Quote verbatim every line from the line containing "obj.matrix_world = Matrix.Identity(4)" to the line containing "ORIGIN = np.array([1.99, -2.025, 29.89])", inclusive of both, and no other line.
++++++++++
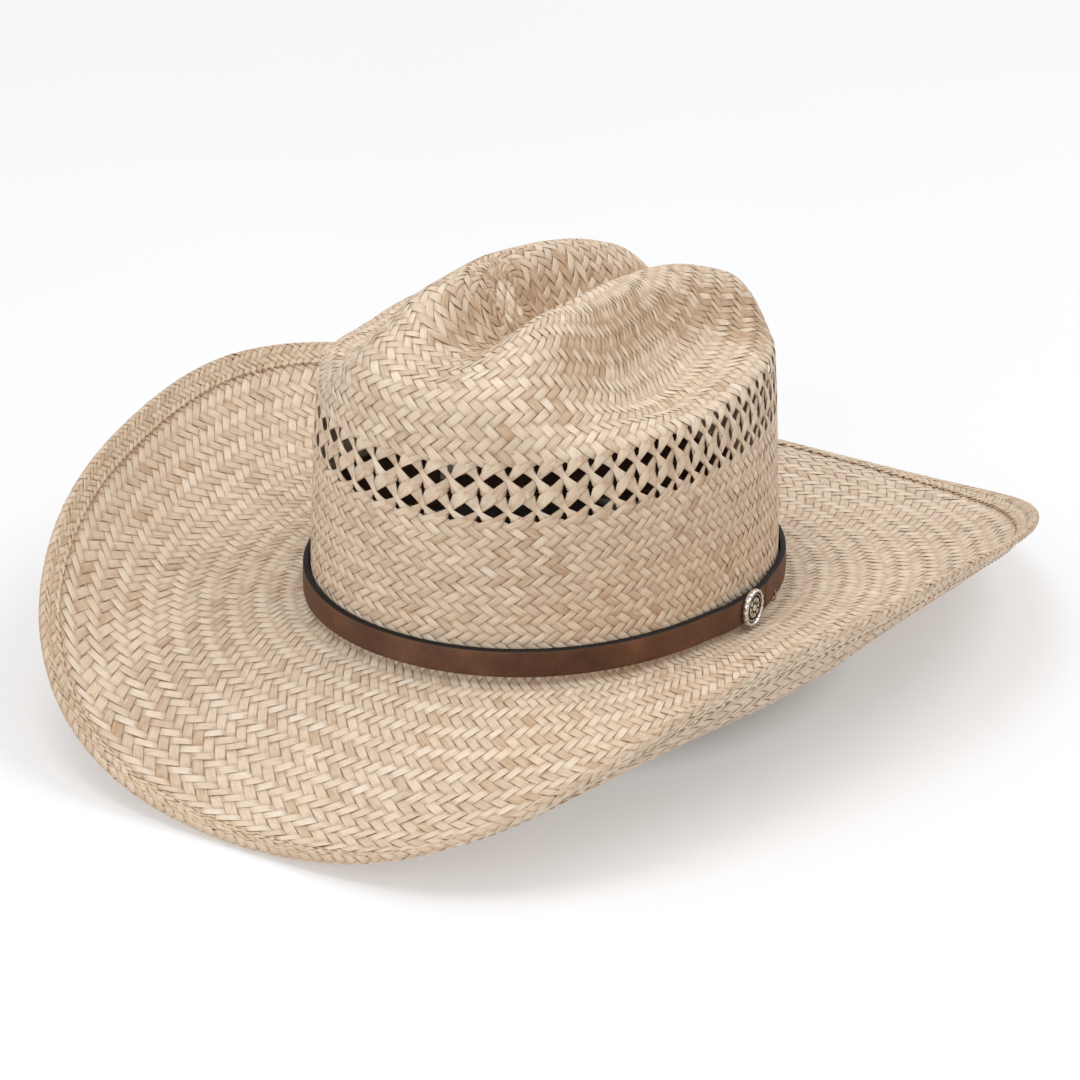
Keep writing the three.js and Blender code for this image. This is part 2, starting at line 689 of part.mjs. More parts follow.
// A ring along the wall, of polygonal section.
const wallRing = (offset, h, r, count, turn) =>
  ring((angle) => circle(offset, h, r, count, turn).map(([o, z]) => wallAt(angle, z, o)));
const sweatbandReed = () => wallRing(-2.65, -1.95, REED_R, 6); // below the sweatband
const sweatbandStitch = () => wallRing(SWEAT_IN - 0.55, 3.2, THREAD_R, 4, PI / 4);

// A thin patch on the inside of the sweatband.
function patch({ angles, heights, thickness }) {
  const [low, high] = heights;
  const inside = TRIM_OUT - thickness;
  const section = (angle) => [
    wallAt(angle, low, TRIM_OUT),
    wallAt(angle, high, TRIM_OUT),
    wallAt(angle, high, inside),
    wallAt(angle, low, inside),
  ];
  return run(section, ...angles, 4);
}
const seamTape = () =>
  patch({ angles: [176.4, 183.6], heights: [4.6, 28.5], thickness: TAPE_T }); // at the back
const sizeLabel = () =>
  patch({ angles: [-126, -114], heights: [11, 22], thickness: LABEL_T }); // right, behind

// The bow's ellipsoids: x, z, half-sizes, tilt in degrees. Its z points down.
const BOW_PARTS = [
  [-6.6, 0.4, [6.4, 1.2, 3.1], 8], // loops
  [6.6, 0.4, [6.4, 1.2, 3.1], -8],
  [0, 0, [2.1, 1.6, 2.3], 0], // knot
  [-3.4, -4.6, [1.6, 0.7, 4.6], 32], // tails
  [3.4, -4.6, [1.6, 0.7, 4.6], -32],
];
function sweatbandBow() {
  const { point, along, outward } = wallFrame(180, 12);
  const centre = add(point, outward, TRIM_OUT - TAPE_T - 2.1);
  const matrix = frameMatrix(along, outward, cross(along, outward), centre);
  const shape = BOW_PARTS.map(([x, z, halfSizes, tilt]) =>
    wasm.Manifold.sphere(1, 16).scale(halfSizes).rotate([0, tilt, 0]).translate([x, 0, z]),
  ).reduce((whole, part) => whole.add(part));
  return fromManifold(shape.transform(Array.from(matrix.elements)));
}

// ---------------------------------------------------------------- the hat
const material = (settings) => new THREE.MeshStandardMaterial(settings);
const STRAW = material({ color: 0xd3bc9c, roughness: 0.75 });
const BINDING = material({ color: 0xc2a37c, roughness: 0.8 });
const LEATHER = material({ color: 0x4f2c1c, roughness: 0.5 });
const SWEAT = material({ color: 0x6b452c, roughness: 0.6 });
const THREAD = material({ color: 0xb0895a, roughness: 0.85 });
const SILVER = material({ color: 0xc9c9c6, roughness: 0.3, metalness: 1 });
const STEEL = material({ color: 0x8c8f92, roughness: 0.35, metalness: 1 });
const RIBBON = material({ color: 0x3a2418, roughness: 0.7 });
const LABEL = material({ color: 0xe6e0d2, roughness: 0.8 });

const group = new THREE.Group();
group.name = "western_straw_hat";
for (const [name, geometry, surface] of [
  ["straw_body", strawBody(), STRAW],
  ["edge_binding", edgeBinding(), BINDING],
  ["brim_wire", brimWire(), STEEL],
  ["wire_ferrule", wireFerrule(), STEEL],
  ["binding_stitch_top", bindingStitch(1), THREAD],
  ["binding_stitch_under", bindingStitch(-1), THREAD],
  ["hatband_strap", hatbandStrap(), LEATHER],
  ["concho_disc", conchoDisc(), SILVER],
  ["concho_screw", conchoScrew(), STEEL],
  ["hatband_tack_left", tack(CONCHO_ANGLE + 19), THREAD],
  ["hatband_tack_right", tack(-90), THREAD],
  ["hatband_tack_back", tack(180), THREAD],
  ["sweatband", sweatband(), SWEAT],
  ["sweatband_reed", sweatbandReed(), RIBBON],
  ["sweatband_stitch", sweatbandStitch(), THREAD],
  ["sweatband_seam_tape", seamTape(), SWEAT],
  ["sweatband_bow", sweatbandBow(), RIBBON],
  ["size_label", sizeLabel(), LABEL],
]) {
  const mesh = new THREE.Mesh(geometry, surface);
  mesh.name = name;
  mesh.position.set(...ORIGIN);
  group.add(mesh);
}
export default group;
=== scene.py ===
import math
import bpy
import numpy as np
from mathutils import Matrix


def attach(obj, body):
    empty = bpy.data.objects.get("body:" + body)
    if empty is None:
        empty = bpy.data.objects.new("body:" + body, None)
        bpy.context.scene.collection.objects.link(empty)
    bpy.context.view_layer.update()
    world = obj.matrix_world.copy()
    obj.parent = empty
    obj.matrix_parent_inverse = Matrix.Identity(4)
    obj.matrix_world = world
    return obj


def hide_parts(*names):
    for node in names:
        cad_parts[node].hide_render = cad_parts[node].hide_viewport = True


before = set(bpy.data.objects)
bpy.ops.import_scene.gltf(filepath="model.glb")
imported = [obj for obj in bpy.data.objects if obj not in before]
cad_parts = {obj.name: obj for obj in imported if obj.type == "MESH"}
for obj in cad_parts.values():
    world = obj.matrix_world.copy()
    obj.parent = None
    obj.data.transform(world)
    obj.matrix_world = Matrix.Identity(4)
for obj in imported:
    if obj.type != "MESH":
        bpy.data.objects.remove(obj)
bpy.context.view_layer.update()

rng = np.random.default_rng(7)
ORIGIN = np.array([1.99, -2.025, 29.89])  # mm, where the centre of the head opening stands

# ------------------------------------------------------------------ the hat's curves, in mm
AX, AY, POW, EGG = 85.49, 105.3, 2.066, 0.0459
BREAK_R, STRAW_T, RIM, SH0, DROP = 3.2, 1.5, 0.964, 0.902, 8.48
WALL = -2.7
WEAVE_START = (-14.0, -10.0)
EDGE_R = [191.107, -1.3103, 19.5311, 2.6064, -1.9011, -2.6257, -1.9213, -0.8842, -0.7723]
EDGE_Z = [13.9483, 5.7367, -34.4695, -4.5174, -5.81, -1.7351, 0.2876, 0.7612, 0.7603]
SLOPE_IN = [0.103, 0.016, -0.2385, -0.0087]
SLOPE_OUT = [0.6358, 0.339, -0.5435, -0.137]


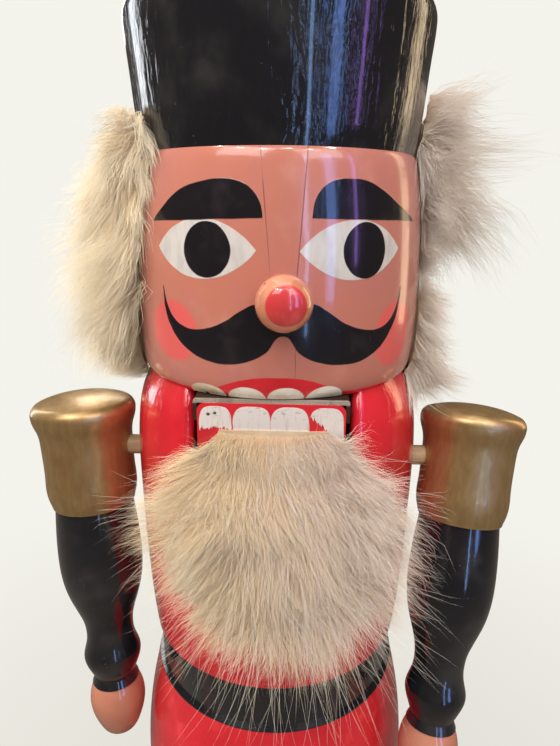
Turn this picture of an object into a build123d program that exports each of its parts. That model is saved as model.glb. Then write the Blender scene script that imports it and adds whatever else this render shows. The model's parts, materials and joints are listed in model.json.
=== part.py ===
from build123d import *
from math import radians, sin, cos, sqrt
import os

# A wooden soldier nutcracker. Millimetres, +Z up, the face looks along -Y.
# The origin is the middle of the base's underside.

os.makedirs("parts", exist_ok=True)

# ---- driving sizes -------------------------------------------------------

# base board
baseLength = 128.0
baseDepth = 112.0
baseHeight = 22.0
baseMould = 5.0
baseCorner = 9.0

# legs
legSpacing = 48.0
bootHeight = 62.0
bootRadius = 21.0
ankleRadius = 16.0
legHeight = 48.0
legRadius = 19.5
toeRadius = 17.5
toeReach = 17.0
toeHeight = 25.0
legDowelRadius = 4.0
legDowelSink = 12.0

# turned body: coat skirt, belt groove, chest
skirtHeight = 59.5
beltHeight = 19.5
chestHeight = 108.5
hemRadius = 57.8
beltRadius = 49.4
waistRadius = 50.8
chestRadius = 53.8
neckRadius = 47.4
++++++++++
▸ **EXERCISE RESPONSE**
    obj.matrix_world = Matrix.Identity(4)
for obj in imported:
    if obj.type != "MESH":
        bpy.data.objects.remove(obj)
bpy.context.view_layer.update()

rng = np.random.default_rng(7)
ORIGIN = np.array([1.99, -2.025, 29.89])  # mm, where the centre of the head opening stands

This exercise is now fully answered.